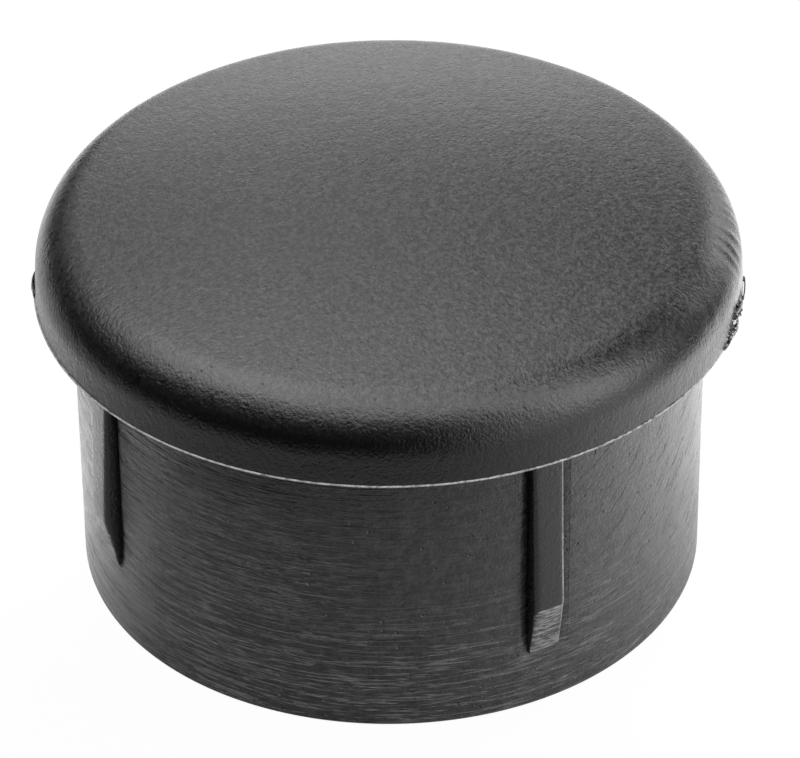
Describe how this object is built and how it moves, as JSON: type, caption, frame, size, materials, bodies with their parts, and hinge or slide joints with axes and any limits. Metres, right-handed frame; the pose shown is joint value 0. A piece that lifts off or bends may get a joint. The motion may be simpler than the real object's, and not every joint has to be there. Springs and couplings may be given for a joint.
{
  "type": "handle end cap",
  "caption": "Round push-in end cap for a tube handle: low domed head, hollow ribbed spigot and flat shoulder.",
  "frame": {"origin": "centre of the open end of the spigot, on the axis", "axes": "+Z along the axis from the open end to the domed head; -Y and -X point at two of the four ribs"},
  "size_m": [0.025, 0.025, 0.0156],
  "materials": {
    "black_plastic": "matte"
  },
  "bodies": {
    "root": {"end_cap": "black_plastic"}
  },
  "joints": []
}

** What is asked **
Set down every line of the listing above again, exactly as given.

** Task response **
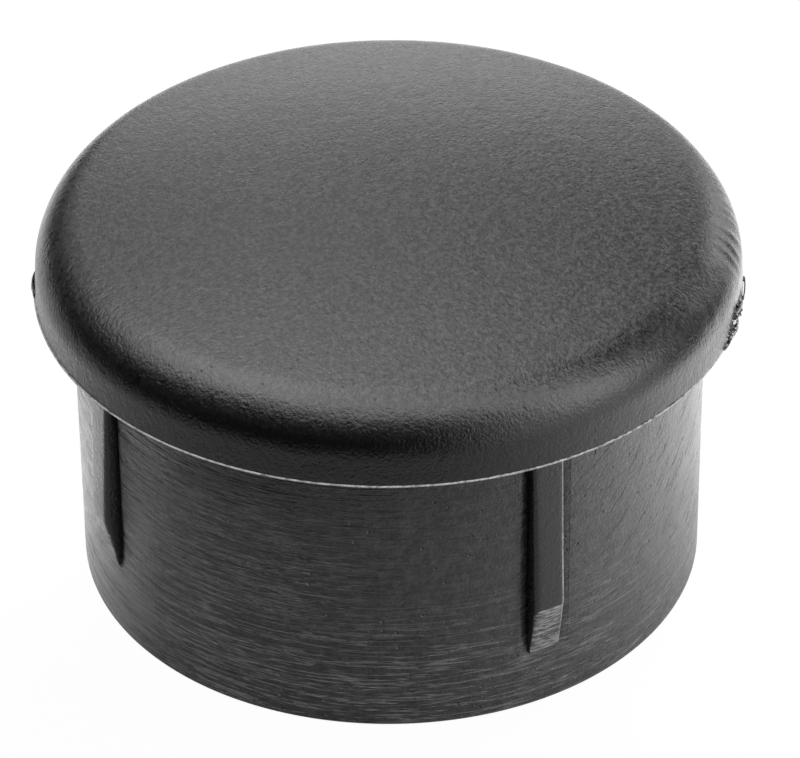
Describe how this object is built and how it moves, as JSON: type, caption, frame, size, materials, bodies with their parts, and hinge or slide joints with axes and any limits. Metres, right-handed frame; the pose shown is joint value 0. A piece that lifts off or bends may get a joint. The motion may be simpler than the real object's, and not every joint has to be there. Springs and couplings may be given for a joint.
{
  "type": "handle end cap",
  "caption": "Round push-in end cap for a tube handle: low domed head, hollow ribbed spigot and flat shoulder.",
  "frame": {"origin": "centre of the open end of the spigot, on the axis", "axes": "+Z along the axis from the open end to the domed head; -Y and -X point at two of the four ribs"},
  "size_m": [0.025, 0.025, 0.0156],
  "materials": {
    "black_plastic": "matte"
  },
  "bodies": {
    "root": {"end_cap": "black_plastic"}
  },
  "joints": []
}